14 March 2011

WINSTANLEY (Dir. Kevin Brownlow and Andrew Mollo, 1975, UK) - 'There shall be no buying and selling...'

It was pretty dispiriting to read a couple of reviews from mainstream publications that rubbished such an extraordinary and unique British film. I approached Kevin Brownlow and Andrew Mollo’s Winstanley from an entirely neutral perspective and whilst I had heard good things about it I knew absolutely nothing about the real life figure of Gerrard Winstanley. The BFI invest a lot of time and effort into the DVD’s and now Blu Ray discs they release each year. In many ways, their careful academic approach echoes Criterion in America and on the strength of their booklets alone, they exceed many of their nearest competitors. The special features on the Winstanley Blu Ray disc are exhaustive and rich including a definitive documentary on the making of the film, a newly recorded interview with Brownlow and Mollo and an early short from Kevin Brownlow. Released in 1975, Winstanley is a magnificent film which I am finding difficult to discuss without becoming ideologically discursive.

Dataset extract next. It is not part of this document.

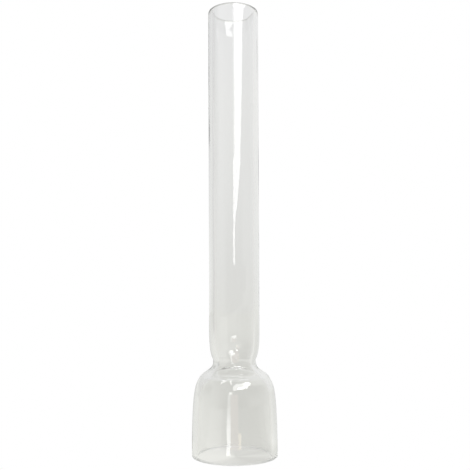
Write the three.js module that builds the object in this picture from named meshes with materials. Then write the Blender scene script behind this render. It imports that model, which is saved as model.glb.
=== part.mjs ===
// Clear glass oil-lamp chimney, blown in one piece.
// The origin is the middle of the foot, +Z runs up the axis, and sizes are in millimetres.

import * as THREE from "three";

// The whole glass
const HEIGHT = 245;
const SEGMENTS = 56;

// Foot and bell: the wide lower part that the burner's gallery holds
const FOOT_RADIUS = 23;
const FOOT_STRAIGHT = 4;
const FOOT_EDGE_RADIUS = 0.8;
const BELL_HANDLE = 32.5;

// Shoulder: where the outline turns from bulging out to curving in
const SHOULDER_RADIUS = 18.6;
const SHOULDER_HEIGHT = 42.2;
const SHOULDER_ANGLE = THREE.MathUtils.degToRad(57);
const SHOULDER_HANDLE_BELOW = 4.3;
const SHOULDER_HANDLE_ABOVE = 3.5;

// Waist: the narrow throat that draws the air on to the flame
const WAIST_RADIUS = 11.5;
const WAIST_HEIGHT = 50.4;
const WAIST_HANDLE_BELOW = 4.8;
const WAIST_HANDLE_ABOVE = 2.6;

// Tube: the long upper part, which opens very slightly towards the top
const TUBE_RADIUS_LOW = 13.7;
const TUBE_RADIUS_TOP = 14;
const TUBE_START = 69.1;
const TUBE_HANDLE = 18;

// Glass thickness, which thins slightly from the bell to the tube; the top rim is fully rounded
const BELL_WALL = 2.8;
const TUBE_WALL = 2.6;
const WALL_THINS_FROM = 55;
const WALL_THINS_TO = 80;

// Points along each stretch of the outline
const BELL_STEPS = 7;
const SHOULDER_STEPS = 6;
const NECK_STEPS = 7;
const TUBE_STEPS = 4;
const EDGE_STEPS = 3;
const RIM_STEPS = 8;

function wallAt(height) {
  const thinned = THREE.MathUtils.smoothstep(height, WALL_THINS_FROM, WALL_THINS_TO);
  return THREE.MathUtils.lerp(BELL_WALL, TUBE_WALL, thinned);
}

// Points on a circle of the profile, from one angle to another
function arcPoints(centre, radius, from, to, steps) {
  const points = [];
  for (let step = 0; step <= steps; step += 1) {
    const angle = THREE.MathUtils.lerp(from, to, step / steps);
    const spoke = new THREE.Vector2(Math.cos(angle), Math.sin(angle));
    points.push(spoke.multiplyScalar(radius).add(centre));
  }
  return points;
}

// The outside of the wall, from the foot's edge to where the top rim starts to round over
function outerCurves(rimHeight) {
  const shoulder = new THREE.Vector2(SHOULDER_RADIUS, SHOULDER_HEIGHT);
  const slope = new THREE.Vector2(-Math.cos(SHOULDER_ANGLE), Math.sin(SHOULDER_ANGLE));
  const bell = new THREE.CubicBezierCurve(
    new THREE.Vector2(FOOT_RADIUS, FOOT_STRAIGHT),
    new THREE.Vector2(FOOT_RADIUS, FOOT_STRAIGHT + BELL_HANDLE),
    shoulder.clone().addScaledVector(slope, -SHOULDER_HANDLE_BELOW),
    shoulder,
  );
  const turn = new THREE.CubicBezierCurve(
    shoulder,
    shoulder.clone().addScaledVector(slope, SHOULDER_HANDLE_ABOVE),
    new THREE.Vector2(WAIST_RADIUS, WAIST_HEIGHT - WAIST_HANDLE_BELOW),
    new THREE.Vector2(WAIST_RADIUS, WAIST_HEIGHT),
  );
  const neck = new THREE.CubicBezierCurve(
    new THREE.Vector2(WAIST_RADIUS, WAIST_HEIGHT),
    new THREE.Vector2(WAIST_RADIUS, WAIST_HEIGHT + WAIST_HANDLE_ABOVE),
    new THREE.Vector2(TUBE_RADIUS_LOW, TUBE_START - TUBE_HANDLE),
    new THREE.Vector2(TUBE_RADIUS_LOW, TUBE_START),
  );
  const tube = new THREE.LineCurve(
    new THREE.Vector2(TUBE_RADIUS_LOW, TUBE_START),
    new THREE.Vector2(TUBE_RADIUS_TOP, rimHeight),
  );
  return [
    { curve: bell, steps: BELL_STEPS },
    { curve: turn, steps: SHOULDER_STEPS },
    { curve: neck, steps: NECK_STEPS },
    { curve: tube, steps: TUBE_STEPS },
  ];
}

// Both faces of the wall, bottom to top: the inner face is the outer one moved in by the thickness
function wallFaces(rimHeight) {
  const outer = [];
  const inner = [];
  for (const { curve, steps } of outerCurves(rimHeight)) {
    const first = outer.length === 0 ? 0 : 1;
    for (let step = first; step <= steps; step += 1) {
      const point = curve.getPoint(step / steps);
      const along = curve.getTangent(step / steps);
      const inward = new THREE.Vector2(-along.y, along.x);
      outer.push(point);
      inner.push(point.clone().addScaledVector(inward, wallAt(point.y)));
    }
  }
  return { outer, inner };
}

// The closed outline of the glass on one side of the axis
function chimneyProfile() {
  const quarter = Math.PI / 2;
  const rimRadius = TUBE_WALL / 2;
  const rimCentre = new THREE.Vector2(TUBE_RADIUS_TOP - rimRadius, HEIGHT - rimRadius);
  const outerEdge = new THREE.Vector2(FOOT_RADIUS - FOOT_EDGE_RADIUS, FOOT_EDGE_RADIUS);
  const innerEdge = new THREE.Vector2(FOOT_RADIUS - BELL_WALL + FOOT_EDGE_RADIUS, FOOT_EDGE_RADIUS);
  const { outer, inner } = wallFaces(rimCentre.y);
  return [
    ...arcPoints(outerEdge, FOOT_EDGE_RADIUS, -quarter, 0, EDGE_STEPS),
    ...outer,
    ...arcPoints(rimCentre, rimRadius, 0, Math.PI, RIM_STEPS).slice(1, -1),
    ...inner.reverse(),
    ...arcPoints(innerEdge, FOOT_EDGE_RADIUS, Math.PI, Math.PI + quarter, EDGE_STEPS),
    new THREE.Vector2(outerEdge.x, 0),
  ];
}

function makeChimney() {
  const geometry = new THREE.LatheGeometry(chimneyProfile(), SEGMENTS);
  geometry.rotateX(Math.PI / 2);
  const glass = new THREE.MeshStandardMaterial({
    color: 0xe6e8e3,
    roughness: 0.04,
    metalness: 0,
    transparent: true,
    opacity: 0.4,
  });
  const chimney = new THREE.Mesh(geometry, glass);
  chimney.name = "chimney";
  return chimney;
}

const lampChimney = new THREE.Group();
lampChimney.add(makeChimney());

export default lampChimney;
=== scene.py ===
# A clear blown-glass oil-lamp chimney, standing on a pale floor in a soft studio light.
# Sizes are in metres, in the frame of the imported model: the origin is the middle of the foot and +Z is up.

import math
import random

import bpy
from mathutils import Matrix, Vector


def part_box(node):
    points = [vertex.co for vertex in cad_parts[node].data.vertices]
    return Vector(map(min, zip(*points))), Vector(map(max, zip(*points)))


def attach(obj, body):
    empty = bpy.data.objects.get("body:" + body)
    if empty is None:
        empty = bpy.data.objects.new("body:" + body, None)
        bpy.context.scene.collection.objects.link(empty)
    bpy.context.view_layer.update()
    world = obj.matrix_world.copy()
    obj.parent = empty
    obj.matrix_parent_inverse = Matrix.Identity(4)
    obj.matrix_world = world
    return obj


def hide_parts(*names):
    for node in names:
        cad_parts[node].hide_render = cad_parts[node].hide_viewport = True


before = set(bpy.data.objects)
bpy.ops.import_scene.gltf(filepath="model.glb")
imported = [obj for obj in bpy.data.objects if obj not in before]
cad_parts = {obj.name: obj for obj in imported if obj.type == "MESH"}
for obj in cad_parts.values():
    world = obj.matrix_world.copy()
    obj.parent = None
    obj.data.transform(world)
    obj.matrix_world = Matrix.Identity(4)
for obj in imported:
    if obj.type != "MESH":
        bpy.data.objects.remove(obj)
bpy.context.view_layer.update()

MM = 0.001
NODE = "chimney"
BOX_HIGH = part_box(NODE)[1]
HEIGHT = BOX_HIGH.z
FOOT_RADIUS = BOX_HIGH.x

# ---------------------------------------------------------------------------------------------
# Outline of the glass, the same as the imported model's
# ---------------------------------------------------------------------------------------------

FOOT_STRAIGHT = 4 * MM
FOOT_EDGE_RADIUS = 0.8 * MM
BELL_HANDLE = 32.5 * MM

SHOULDER = Vector((18.6, 42.2)) * MM
SHOULDER_ANGLE = math.radians(57)
SHOULDER_SLOPE = Vector((-math.cos(SHOULDER_ANGLE), math.sin(SHOULDER_ANGLE)))
SHOULDER_HANDLE_BELOW = 4.3 * MM
SHOULDER_HANDLE_ABOVE = 3.5 * MM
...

As the 1970s are slowly rescued from the bonfire of British cinema, it is becoming apparent how important the decade was in terms of producing some of the toughest, idiosyncratic and romantic British films of the last fifty years; Get Carter, Don’t Look Now, Walkabout, The Devils, A Clockwork Orange, to name but a few. Brownlow and Mollo only ever made two feature films together (the first being It Happened Here in 1966)– a disappointing fact given Brownlow’s comments in the interview included on the disc in which he criticises the British film industry for failing to nurture and support their talent which is not surprising given their choice of political subjects. Winstanley is a rarity, a socialist manifesto that takes place in a rural England of 1649 but through its call for equality pays tribute to a familiar class struggle. Here’s a quote from Jonathan Rosenbaum who contributes in his regularly brilliant way to the notes for the film included in the booklet:
‘There’s really not much to be said for Winstanley, except that it’s the most mysteriously beautiful English film since the best of Michael Powell (which it resembles in no other respect) and the best pre-twentieth century historical film I can recall since The Rise of Louis XIV [Rossellini] or Straub’s Bach film [Chronicle of Anna Magdalena]. I know that sounds like hyperbole, but I can’t help it. Mysteriously beautiful films which tell one something about the past are rare commodities, and one certainly doesn’t expect to find anything as idiosyncratic as this one in the English cinema.’